OBJECTIVE:
Where the word "piece" occurs in a line, return that line.
-- Start of DATA RECORDS --
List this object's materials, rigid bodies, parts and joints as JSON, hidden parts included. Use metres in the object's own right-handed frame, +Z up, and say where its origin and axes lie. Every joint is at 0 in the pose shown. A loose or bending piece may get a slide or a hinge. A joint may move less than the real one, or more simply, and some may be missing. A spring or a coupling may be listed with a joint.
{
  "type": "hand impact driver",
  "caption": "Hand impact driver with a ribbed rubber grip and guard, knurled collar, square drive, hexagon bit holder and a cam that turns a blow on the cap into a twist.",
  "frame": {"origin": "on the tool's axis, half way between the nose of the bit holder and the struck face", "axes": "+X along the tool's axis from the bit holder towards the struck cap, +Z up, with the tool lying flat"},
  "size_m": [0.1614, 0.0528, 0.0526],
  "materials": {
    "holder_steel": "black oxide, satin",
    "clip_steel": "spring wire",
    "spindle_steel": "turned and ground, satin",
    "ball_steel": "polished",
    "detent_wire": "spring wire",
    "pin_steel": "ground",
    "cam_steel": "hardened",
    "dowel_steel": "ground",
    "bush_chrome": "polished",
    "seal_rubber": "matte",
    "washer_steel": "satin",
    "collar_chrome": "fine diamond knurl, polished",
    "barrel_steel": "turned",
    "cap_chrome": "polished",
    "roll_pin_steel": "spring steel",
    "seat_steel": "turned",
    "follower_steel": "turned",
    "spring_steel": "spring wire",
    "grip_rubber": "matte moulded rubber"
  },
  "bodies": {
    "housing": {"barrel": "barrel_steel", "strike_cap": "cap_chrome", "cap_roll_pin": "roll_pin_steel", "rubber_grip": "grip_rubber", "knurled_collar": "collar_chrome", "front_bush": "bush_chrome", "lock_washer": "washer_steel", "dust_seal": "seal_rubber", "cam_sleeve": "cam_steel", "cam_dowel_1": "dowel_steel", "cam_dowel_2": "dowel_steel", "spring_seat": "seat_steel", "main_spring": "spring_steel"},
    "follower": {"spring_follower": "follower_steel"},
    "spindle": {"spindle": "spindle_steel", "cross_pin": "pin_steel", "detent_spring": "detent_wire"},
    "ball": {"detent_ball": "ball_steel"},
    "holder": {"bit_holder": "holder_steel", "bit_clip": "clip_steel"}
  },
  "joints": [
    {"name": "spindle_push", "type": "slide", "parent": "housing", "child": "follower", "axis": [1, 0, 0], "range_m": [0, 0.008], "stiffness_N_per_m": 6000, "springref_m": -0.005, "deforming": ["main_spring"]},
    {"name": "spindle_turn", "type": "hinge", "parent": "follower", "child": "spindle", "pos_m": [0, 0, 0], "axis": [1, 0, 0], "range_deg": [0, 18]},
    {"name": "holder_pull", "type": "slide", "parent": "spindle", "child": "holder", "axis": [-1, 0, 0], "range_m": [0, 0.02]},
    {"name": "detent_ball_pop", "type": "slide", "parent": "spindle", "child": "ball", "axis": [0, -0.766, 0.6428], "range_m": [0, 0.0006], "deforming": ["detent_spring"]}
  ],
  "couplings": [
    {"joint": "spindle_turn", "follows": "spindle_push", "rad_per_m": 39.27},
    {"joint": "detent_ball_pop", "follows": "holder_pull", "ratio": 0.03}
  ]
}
-- End of DATA RECORDS --
-- Start of DATA RECORDS --
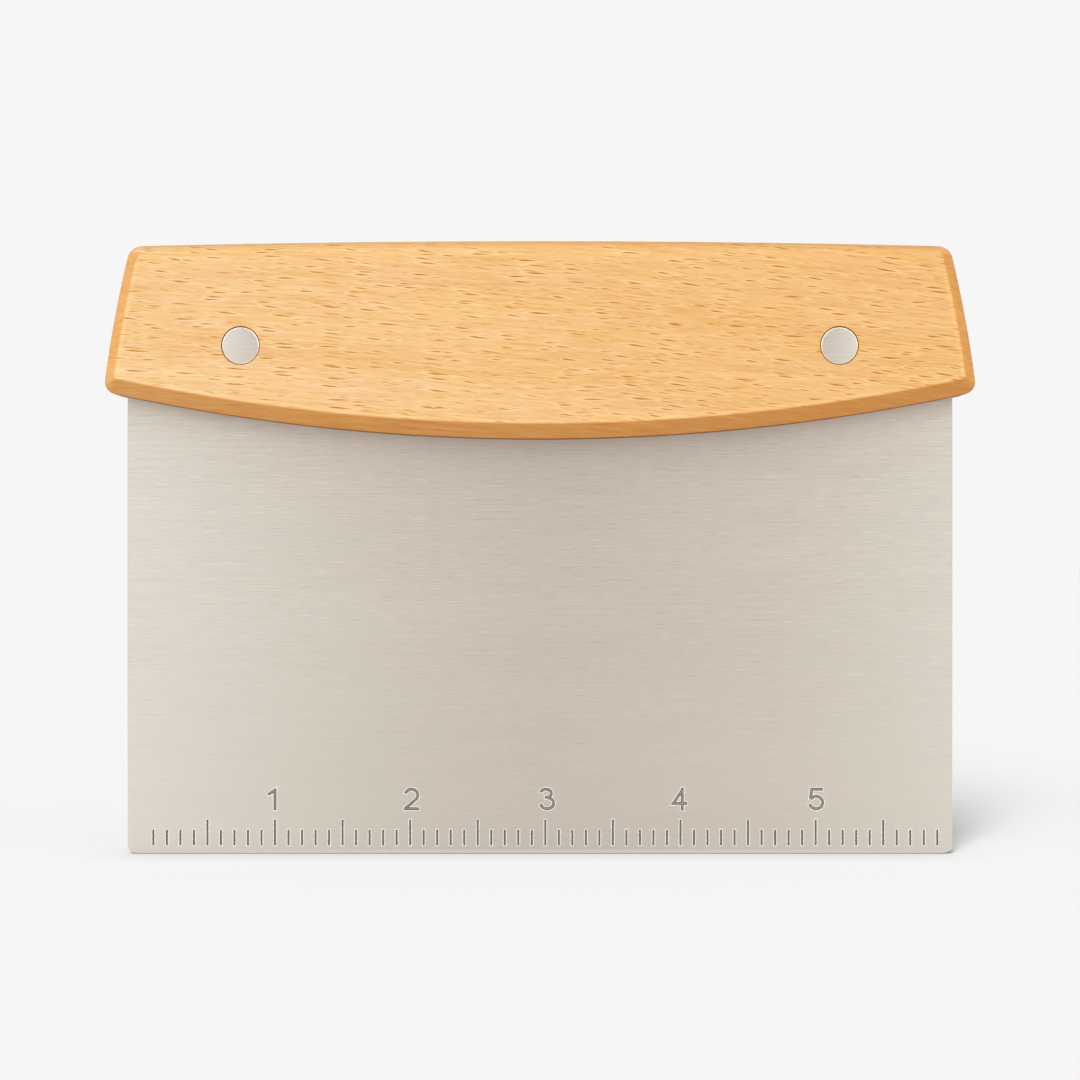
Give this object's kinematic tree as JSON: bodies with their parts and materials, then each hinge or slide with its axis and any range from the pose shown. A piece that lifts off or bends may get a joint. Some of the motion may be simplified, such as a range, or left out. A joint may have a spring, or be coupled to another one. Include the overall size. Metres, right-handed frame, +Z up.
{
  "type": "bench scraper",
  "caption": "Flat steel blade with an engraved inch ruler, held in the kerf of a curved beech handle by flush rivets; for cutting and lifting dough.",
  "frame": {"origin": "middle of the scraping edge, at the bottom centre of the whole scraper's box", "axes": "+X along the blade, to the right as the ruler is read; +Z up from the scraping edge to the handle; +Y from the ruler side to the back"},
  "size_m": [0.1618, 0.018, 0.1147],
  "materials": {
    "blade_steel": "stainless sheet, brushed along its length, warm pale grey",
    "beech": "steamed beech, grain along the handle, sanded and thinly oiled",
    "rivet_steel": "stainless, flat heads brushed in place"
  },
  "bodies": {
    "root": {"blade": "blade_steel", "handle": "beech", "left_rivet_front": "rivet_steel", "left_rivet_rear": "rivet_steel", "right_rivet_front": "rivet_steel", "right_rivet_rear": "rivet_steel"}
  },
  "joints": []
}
-- End of DATA RECORDS --
WORKED ANSWER:
List this object's materials, rigid bodies, parts and joints as JSON, hidden parts included. Use metres in the object's own right-handed frame, +Z up, and say where its origin and axes lie. Every joint is at 0 in the pose shown. A loose or bending piece may get a slide or a hinge. A joint may move less than the real one, or more simply, and some may be missing. A spring or a coupling may be listed with a joint.
Give this object's kinematic tree as JSON: bodies with their parts and materials, then each hinge or slide with its axis and any range from the pose shown. A piece that lifts off or bends may get a joint. Some of the motion may be simplified, such as a range, or left out. A joint may have a spring, or be coupled to another one. Include the overall size. Metres, right-handed frame, +Z up.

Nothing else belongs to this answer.